Wednesday 30 January 2019

'ME' Life Likes 5


 “All the past we leave behind: 
We take up the task eternal, and the burden, and the lesson, conquering, holding, daring, venturing, so we go the unknown ways, 
Pioneers! O pioneers! “

I am still pioneering and that old school song occasionally surfaces evoking many memories as images or emotions. 

My Girls Grammar School no longer exists, it’s been repurposed as administrative education offices. I wonder - has the galleried balcony in a double height school hall and those commemoration oak and gold boards been incorporated or discarded?

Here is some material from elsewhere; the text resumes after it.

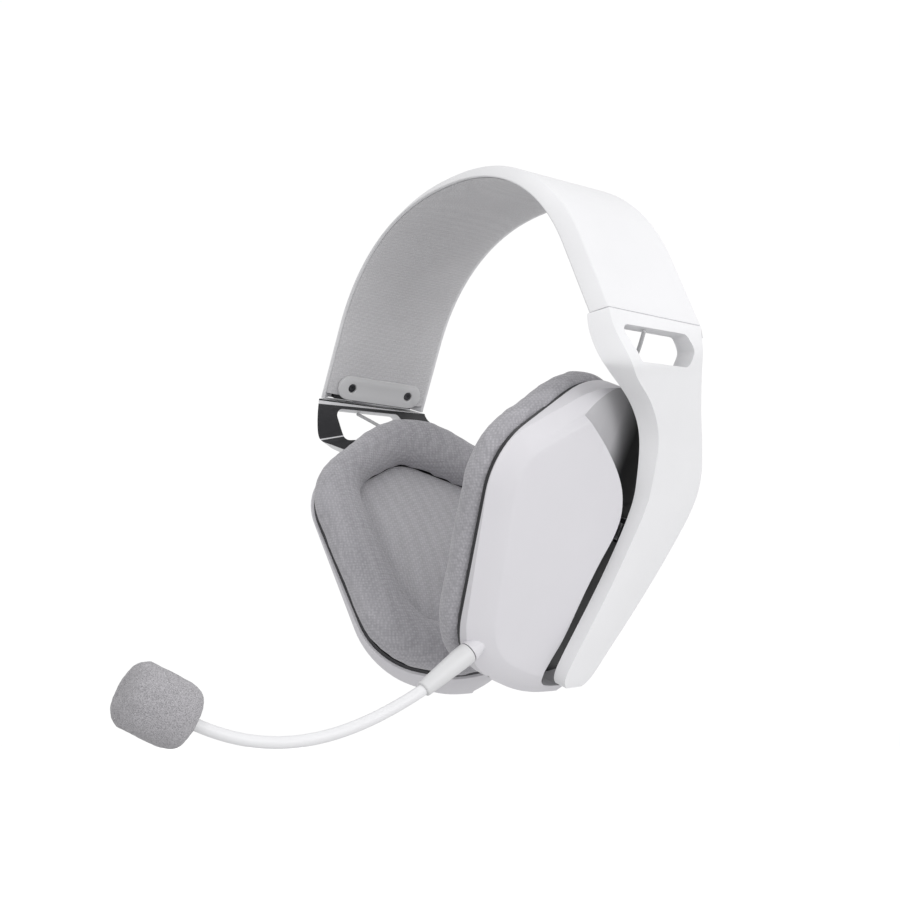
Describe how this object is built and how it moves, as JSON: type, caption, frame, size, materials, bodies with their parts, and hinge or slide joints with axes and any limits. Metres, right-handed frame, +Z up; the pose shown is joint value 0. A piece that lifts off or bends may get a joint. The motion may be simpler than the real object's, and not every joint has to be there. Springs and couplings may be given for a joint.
{
  "type": "gaming headset",
  "caption": "Over-ear headset: sprung headband, sliding forked yokes, tilting padded ear cups and a plug-in boom microphone with a foam windscreen.",
  "frame": {"origin": "underside of the headband lining at the top of the arch, in the middle of its width", "axes": "+Z up, +X to the wearer's left (the side with the microphone), -Y the way the wearer faces"},
  "size_m": [0.1856, 0.2015, 0.2109],
  "materials": {
    "white_plastic": "satin moulded, faint orange peel",
    "light_grey_plastic": "fine matt texture",
    "lining_fabric": "fine knit",
    "knit_fabric": "coarse sports knit",
    "grey_foam": "open-cell foam",
    "dark_plastic": "matt",
    "steel": "brushed",
    "dark_screw": "blackened",
    "film": "thin pressed film",
    "circuit_board": "solder mask",
    "battery_foil": "crimped foil"
  },
  "bodies": {
    "headband": {"end_plate_left": "light_grey_plastic", "end_plate_right": "light_grey_plastic", "end_screw_left_front": "dark_screw", "end_screw_left_rear": "dark_screw", "end_screw_right_front": "dark_screw", "end_screw_right_rear": "dark_screw", "headband_liner": "lining_fabric", "headband_shell": "white_plastic", "headband_spring": "steel", "slider_guide_left": "dark_plastic", "slider_guide_right": "dark_plastic"},
    "yoke_left": {"lead_wire_left": "white_plastic", "slider_strip_left": "steel", "yaw_pin_left": "steel", "yoke_bracket_left": "steel", "yoke_inner_cover_left": "dark_plastic", "yoke_left": "white_plastic"},
    "gimbal_left": {"gimbal_block_left": "dark_plastic"},
    "cup_left": {"circuit_board": "circuit_board", "cup_baffle_left": "dark_plastic", "cup_bracket_left": "steel", "cup_shell_left": "light_grey_plastic", "driver_cloth_left": "knit_fabric", "driver_diaphragm_left": "film", "driver_frame_left": "dark_plastic", "driver_magnet_left": "steel", "ear_pad_left": "knit_fabric", "mic_socket": "dark_plastic", "pad_frame_left": "dark_plastic", "tilt_pin_left": "steel", "usb_port": "steel"},
    "yoke_right": {"lead_wire_right": "white_plastic", "slider_strip_right": "steel", "yaw_pin_right": "steel", "yoke_bracket_right": "steel", "yoke_inner_cover_right": "dark_plastic", "yoke_right": "white_plastic"},
    "gimbal_right": {"gimbal_block_right": "dark_plastic"},
    "cup_right": {"battery_cell": "battery_foil", "cup_baffle_right": "dark_plastic", "cup_bracket_right": "steel", "cup_shell_right": "light_grey_plastic", "driver_cloth_right": "knit_fabric", "driver_diaphragm_right": "film", "driver_frame_right": "dark_plastic", "driver_magnet_right": "steel", "ear_pad_right": "knit_fabric", "pad_frame_right": "dark_plastic", "tilt_pin_right": "steel"},
    "power_button": {"power_button": "white_plastic"},
    "mute_button": {"mute_button": "white_plastic"},
    "volume_wheel": {"volume_wheel": "white_plastic"},
    "mic_boom": {"boom_root": "white_plastic", "mic_plug": "steel", "mic_sleeve": "white_plastic"},
    "mic_tip": {"boom_tip": "white_plastic", "mic_capsule": "steel", "mic_capsule_holder": "dark_plastic", "mic_foam": "grey_foam"}
  },
  "joints": [
    {"name": "height_slide_left", "type": "slide", "parent": "headband", "child": "yoke_left", "axis": [0.4397, 0, -0.8981], "range_m": [0, 0.02]},
    {"name": "cup_swivel_left", "type": "hinge", "parent": "yoke_left", "child": "gimbal_left", "pos_m": [0.04696, 0.02493, -0.13038], "axis": [0.4158, 0.1114, 0.9026], "range_deg": [-4, 4]},
    {"name": "cup_tilt_left", "type": "hinge", "parent": "gimbal_left", "child": "cup_left", "pos_m": [0.04504, 0.02442, -0.12944], "axis": [0.2588, -0.9659, 0], "range_deg": [0, 7]},
    {"name": "height_slide_right", "type": "slide", "parent": "headband", "child": "yoke_right", "axis": [-0.4397, 0, -0.8981], "range_m": [0, 0.02]},
    {"name": "cup_swivel_right", "type": "hinge", "parent": "yoke_right", "child": "gimbal_right", "pos_m": [-0.04696, 0.02493, -0.13038], "axis": [0.4158, -0.1114, -0.9026], "range_deg": [-4, 4]},
    {"name": "cup_tilt_right", "type": "hinge", "parent": "gimbal_right", "child": "cup_right", "pos_m": [-0.04504, 0.02442, -0.12944], "axis": [0.2588, 0.9659, 0], "range_deg": [0, 7]},
    {"name": "power_button_press", "type": "slide", "parent": "cup_left", "child": "power_button", "axis": [0.353, -0.909, 0.2217], "range_m": [0, 0.0006], "stiffness_N_per_m": 400, "springref_m": -0.0005},
    {"name": "mute_button_press", "type": "slide", "parent": "cup_left", "child": "mute_button", "axis": [0.353, -0.909, 0.2217], "range_m": [0, 0.0006], "stiffness_N_per_m": 400, "springref_m": -0.0005},
    {"name": "volume_wheel_turn", "type": "hinge", "parent": "cup_left", "child": "volume_wheel", "pos_m": [0.02519, 0.02644, -0.1502], "axis": [0.8718, 0.2336, -0.4305], "range_deg": [-135, 135]},
    {"name": "mic_unplug", "type": "slide", "parent": "cup_left", "child": "mic_boom", "axis": [-0.1123, -0.7939, -0.5976], "range_m": [0, 0.014]},
    {"name": "mic_bend", "type": "hinge", "parent": "mic_boom", "child": "mic_tip", "pos_m": [0.02233, -0.09227, -0.20195], "axis": [-0.9901, 0.14, 0], "range_deg": [-20, 20]}
  ]
}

Over 50 years on, I could now be described as a wise woman, crone or elder. I am at a point where congruence in my life and comfort in my skin should be secure. Life stages and endpoints are defined by ourselves, our society and culture, they are imagined by academics. I don't think they coincide with lived reality, not really useful to people trying to make sense of their world.

It’s true I do know a bit more about 'me,' my relationship with self within my world. I understand I have hidden spirit, my pervasive mood music, is mainly happy, joyful even; but I live alongside my conjoined companion, my intimate confidante who is impulsive, usually reckless and often paranoid. Extreme feelings of insecurity and anxiety push through any fused, unshielded areas.

I work hard to orientate ‘me’ to be forward facing, still going the unknown ways….. 
I have always been in transition and know I always will be, I make an assumption here that it isn’t the same for everyone?